_Exercise aim:_
Copy, character for character, the lines running from the one with "hind_room, fore_room = trunk_rooms(axes)" to the one with "raise FrameError(why)", ends included. Leave out every other line.

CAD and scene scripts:

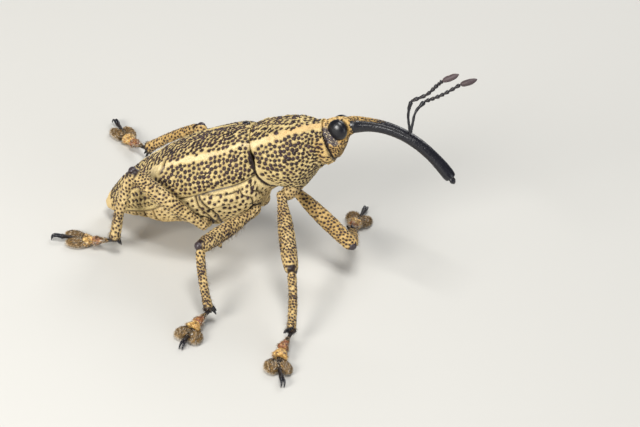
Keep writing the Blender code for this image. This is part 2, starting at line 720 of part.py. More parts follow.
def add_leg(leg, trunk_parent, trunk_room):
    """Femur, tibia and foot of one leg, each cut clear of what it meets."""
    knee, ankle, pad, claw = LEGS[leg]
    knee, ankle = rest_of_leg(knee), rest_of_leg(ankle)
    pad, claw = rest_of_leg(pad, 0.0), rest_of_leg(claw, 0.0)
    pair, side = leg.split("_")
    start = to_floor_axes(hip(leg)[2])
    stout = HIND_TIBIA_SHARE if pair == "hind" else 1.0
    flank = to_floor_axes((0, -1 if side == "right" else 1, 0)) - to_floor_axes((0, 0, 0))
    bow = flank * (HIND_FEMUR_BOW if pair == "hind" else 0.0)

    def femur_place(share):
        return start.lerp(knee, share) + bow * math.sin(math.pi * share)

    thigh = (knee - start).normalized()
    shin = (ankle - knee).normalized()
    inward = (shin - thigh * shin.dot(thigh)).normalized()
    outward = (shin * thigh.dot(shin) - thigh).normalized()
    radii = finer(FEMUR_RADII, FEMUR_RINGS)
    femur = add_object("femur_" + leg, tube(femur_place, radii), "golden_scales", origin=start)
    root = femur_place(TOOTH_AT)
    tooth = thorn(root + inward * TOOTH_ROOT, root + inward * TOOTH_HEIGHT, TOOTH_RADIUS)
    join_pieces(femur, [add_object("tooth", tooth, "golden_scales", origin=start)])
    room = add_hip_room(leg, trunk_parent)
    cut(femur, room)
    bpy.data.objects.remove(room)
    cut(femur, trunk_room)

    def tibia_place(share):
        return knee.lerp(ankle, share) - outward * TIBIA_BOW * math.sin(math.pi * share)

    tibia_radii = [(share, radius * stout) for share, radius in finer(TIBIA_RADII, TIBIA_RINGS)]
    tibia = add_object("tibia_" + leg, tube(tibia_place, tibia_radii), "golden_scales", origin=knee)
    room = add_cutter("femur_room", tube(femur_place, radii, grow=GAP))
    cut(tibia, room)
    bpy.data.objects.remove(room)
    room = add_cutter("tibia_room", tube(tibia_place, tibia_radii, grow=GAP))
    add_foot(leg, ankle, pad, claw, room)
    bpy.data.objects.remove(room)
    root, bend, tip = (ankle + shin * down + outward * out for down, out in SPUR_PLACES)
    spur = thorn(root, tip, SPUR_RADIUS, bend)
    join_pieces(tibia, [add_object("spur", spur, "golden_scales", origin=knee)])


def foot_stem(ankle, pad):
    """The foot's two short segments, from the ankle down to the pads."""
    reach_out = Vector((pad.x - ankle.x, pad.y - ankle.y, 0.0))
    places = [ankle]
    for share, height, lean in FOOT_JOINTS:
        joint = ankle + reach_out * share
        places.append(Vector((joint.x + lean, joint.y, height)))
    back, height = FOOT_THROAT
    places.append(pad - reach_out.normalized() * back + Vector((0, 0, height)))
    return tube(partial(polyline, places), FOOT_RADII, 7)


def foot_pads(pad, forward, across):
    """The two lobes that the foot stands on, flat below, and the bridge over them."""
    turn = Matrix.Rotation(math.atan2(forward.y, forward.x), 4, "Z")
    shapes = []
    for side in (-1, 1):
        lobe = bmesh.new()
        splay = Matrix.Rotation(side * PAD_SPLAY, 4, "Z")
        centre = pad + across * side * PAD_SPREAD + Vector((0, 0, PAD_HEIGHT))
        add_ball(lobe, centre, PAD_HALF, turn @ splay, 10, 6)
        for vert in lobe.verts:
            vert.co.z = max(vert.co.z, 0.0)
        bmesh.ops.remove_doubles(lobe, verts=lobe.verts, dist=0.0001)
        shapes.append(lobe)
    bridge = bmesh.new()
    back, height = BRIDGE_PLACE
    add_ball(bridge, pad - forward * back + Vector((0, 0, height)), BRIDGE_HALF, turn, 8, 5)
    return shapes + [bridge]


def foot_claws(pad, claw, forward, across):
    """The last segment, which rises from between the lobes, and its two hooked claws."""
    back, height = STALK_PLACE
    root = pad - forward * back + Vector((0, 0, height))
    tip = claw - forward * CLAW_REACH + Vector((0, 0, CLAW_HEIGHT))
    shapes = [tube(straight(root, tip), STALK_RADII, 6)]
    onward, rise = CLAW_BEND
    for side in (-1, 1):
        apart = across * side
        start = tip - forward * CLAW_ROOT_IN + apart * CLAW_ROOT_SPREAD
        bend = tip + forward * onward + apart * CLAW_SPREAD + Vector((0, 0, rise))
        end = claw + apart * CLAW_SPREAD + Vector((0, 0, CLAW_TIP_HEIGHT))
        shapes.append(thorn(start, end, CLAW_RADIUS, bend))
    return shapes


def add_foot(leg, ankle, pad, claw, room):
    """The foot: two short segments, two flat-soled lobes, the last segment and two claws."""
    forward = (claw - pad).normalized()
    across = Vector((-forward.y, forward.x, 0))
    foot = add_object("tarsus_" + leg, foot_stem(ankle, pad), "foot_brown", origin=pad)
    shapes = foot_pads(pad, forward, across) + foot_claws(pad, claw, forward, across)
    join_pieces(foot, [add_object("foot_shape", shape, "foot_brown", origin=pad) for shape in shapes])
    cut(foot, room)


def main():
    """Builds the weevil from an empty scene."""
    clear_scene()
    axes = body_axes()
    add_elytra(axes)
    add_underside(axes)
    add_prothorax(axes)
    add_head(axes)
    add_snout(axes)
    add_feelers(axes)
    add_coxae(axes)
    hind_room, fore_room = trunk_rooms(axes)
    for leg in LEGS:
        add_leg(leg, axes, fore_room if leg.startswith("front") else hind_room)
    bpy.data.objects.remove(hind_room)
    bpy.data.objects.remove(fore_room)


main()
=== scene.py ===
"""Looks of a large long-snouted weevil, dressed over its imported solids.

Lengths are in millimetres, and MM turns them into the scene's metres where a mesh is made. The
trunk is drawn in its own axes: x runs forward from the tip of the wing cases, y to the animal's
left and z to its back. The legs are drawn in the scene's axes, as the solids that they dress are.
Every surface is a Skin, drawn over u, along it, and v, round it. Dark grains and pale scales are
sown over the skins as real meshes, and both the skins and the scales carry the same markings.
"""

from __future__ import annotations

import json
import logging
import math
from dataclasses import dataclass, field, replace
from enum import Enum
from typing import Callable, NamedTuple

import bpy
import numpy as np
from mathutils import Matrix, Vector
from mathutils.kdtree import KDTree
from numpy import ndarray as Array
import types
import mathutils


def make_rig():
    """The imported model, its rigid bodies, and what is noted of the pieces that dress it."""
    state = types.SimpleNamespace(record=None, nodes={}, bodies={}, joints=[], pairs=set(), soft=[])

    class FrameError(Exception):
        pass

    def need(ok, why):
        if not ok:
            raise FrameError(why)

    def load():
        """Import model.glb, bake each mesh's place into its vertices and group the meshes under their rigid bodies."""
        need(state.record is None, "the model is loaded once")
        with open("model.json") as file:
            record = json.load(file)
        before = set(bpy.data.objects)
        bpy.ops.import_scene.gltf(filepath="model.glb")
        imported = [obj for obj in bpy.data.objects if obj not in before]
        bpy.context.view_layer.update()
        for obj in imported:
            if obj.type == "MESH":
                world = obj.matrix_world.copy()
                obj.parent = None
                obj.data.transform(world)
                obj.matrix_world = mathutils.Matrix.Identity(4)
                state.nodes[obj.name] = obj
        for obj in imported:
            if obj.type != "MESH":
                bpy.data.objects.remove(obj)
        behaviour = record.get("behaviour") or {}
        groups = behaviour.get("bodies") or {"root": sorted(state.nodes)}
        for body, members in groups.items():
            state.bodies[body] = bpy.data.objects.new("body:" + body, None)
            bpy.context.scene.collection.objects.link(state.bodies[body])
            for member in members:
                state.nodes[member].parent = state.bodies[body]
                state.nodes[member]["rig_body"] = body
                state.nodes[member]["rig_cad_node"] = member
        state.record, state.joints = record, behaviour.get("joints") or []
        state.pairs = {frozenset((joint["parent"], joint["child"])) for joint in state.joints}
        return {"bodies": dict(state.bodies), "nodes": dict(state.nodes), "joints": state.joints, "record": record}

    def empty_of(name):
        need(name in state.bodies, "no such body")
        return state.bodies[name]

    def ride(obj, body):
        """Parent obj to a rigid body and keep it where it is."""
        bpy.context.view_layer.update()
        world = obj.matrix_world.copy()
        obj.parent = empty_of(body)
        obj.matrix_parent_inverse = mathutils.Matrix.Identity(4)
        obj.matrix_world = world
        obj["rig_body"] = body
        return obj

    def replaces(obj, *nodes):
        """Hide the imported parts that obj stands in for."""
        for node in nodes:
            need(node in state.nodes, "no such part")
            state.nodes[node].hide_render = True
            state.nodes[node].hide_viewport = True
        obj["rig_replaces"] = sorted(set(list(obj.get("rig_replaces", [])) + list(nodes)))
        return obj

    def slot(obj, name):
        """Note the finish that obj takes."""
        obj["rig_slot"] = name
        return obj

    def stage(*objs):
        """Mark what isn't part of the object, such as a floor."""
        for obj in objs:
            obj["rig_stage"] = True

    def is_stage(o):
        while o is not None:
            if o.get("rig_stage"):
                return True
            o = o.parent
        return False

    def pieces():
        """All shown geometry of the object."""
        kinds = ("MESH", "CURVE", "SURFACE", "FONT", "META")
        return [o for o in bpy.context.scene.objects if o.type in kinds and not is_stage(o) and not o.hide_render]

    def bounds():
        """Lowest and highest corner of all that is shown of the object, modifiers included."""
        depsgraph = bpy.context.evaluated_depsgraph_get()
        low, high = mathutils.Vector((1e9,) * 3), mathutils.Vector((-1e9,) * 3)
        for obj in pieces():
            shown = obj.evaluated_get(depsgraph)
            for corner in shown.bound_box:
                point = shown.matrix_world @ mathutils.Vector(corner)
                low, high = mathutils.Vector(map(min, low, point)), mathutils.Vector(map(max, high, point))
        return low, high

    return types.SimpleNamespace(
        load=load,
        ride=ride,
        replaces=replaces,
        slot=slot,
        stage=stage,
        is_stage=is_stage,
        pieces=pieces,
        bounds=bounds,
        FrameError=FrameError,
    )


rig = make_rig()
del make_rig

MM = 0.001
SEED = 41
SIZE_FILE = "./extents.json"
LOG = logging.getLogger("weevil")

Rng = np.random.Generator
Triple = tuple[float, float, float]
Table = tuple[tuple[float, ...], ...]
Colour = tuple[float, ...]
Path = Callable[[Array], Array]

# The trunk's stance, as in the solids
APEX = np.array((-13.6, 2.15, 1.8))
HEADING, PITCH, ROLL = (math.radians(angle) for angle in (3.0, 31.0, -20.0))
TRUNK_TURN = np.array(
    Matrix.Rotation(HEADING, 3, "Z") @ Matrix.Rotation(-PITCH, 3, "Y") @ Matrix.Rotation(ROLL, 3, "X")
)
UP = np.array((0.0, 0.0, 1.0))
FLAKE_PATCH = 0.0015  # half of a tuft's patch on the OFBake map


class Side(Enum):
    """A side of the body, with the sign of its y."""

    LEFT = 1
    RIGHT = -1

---

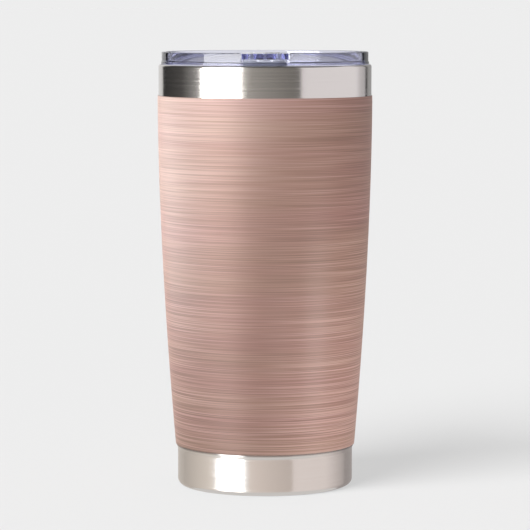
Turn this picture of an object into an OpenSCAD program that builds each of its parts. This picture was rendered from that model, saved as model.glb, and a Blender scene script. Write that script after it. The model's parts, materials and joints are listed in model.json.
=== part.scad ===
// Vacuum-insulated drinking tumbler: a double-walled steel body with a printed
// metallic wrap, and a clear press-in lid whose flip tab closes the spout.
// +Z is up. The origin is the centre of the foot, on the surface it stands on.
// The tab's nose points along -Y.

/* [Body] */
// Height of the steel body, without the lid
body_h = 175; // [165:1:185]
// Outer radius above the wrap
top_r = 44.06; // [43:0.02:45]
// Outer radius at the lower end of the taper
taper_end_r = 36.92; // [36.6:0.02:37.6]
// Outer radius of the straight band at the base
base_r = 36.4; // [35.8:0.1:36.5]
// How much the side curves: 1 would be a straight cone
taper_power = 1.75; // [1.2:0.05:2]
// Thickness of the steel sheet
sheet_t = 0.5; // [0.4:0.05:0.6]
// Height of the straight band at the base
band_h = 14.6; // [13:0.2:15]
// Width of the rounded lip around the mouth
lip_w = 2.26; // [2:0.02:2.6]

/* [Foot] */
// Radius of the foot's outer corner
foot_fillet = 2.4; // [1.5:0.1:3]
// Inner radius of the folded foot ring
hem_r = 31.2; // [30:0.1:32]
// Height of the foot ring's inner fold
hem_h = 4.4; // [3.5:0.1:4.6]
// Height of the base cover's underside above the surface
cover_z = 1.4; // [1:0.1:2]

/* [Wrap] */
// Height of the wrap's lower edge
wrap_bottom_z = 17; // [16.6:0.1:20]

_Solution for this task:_
    hind_room, fore_room = trunk_rooms(axes)
    for leg in LEGS:
        add_leg(leg, axes, fore_room if leg.startswith("front") else hind_room)
    bpy.data.objects.remove(hind_room)
    bpy.data.objects.remove(fore_room)


main()
=== scene.py ===
"""Looks of a large long-snouted weevil, dressed over its imported solids.

Lengths are in millimetres, and MM turns them into the scene's metres where a mesh is made. The
trunk is drawn in its own axes: x runs forward from the tip of the wing cases, y to the animal's
left and z to its back. The legs are drawn in the scene's axes, as the solids that they dress are.
Every surface is a Skin, drawn over u, along it, and v, round it. Dark grains and pale scales are
sown over the skins as real meshes, and both the skins and the scales carry the same markings.
"""

from __future__ import annotations

import json
import logging
import math
from dataclasses import dataclass, field, replace
from enum import Enum
from typing import Callable, NamedTuple

import bpy
import numpy as np
from mathutils import Matrix, Vector
from mathutils.kdtree import KDTree
from numpy import ndarray as Array
import types
import mathutils


def make_rig():
    """The imported model, its rigid bodies, and what is noted of the pieces that dress it."""
    state = types.SimpleNamespace(record=None, nodes={}, bodies={}, joints=[], pairs=set(), soft=[])

    class FrameError(Exception):
        pass

    def need(ok, why):
        if not ok:
            raise FrameError(why)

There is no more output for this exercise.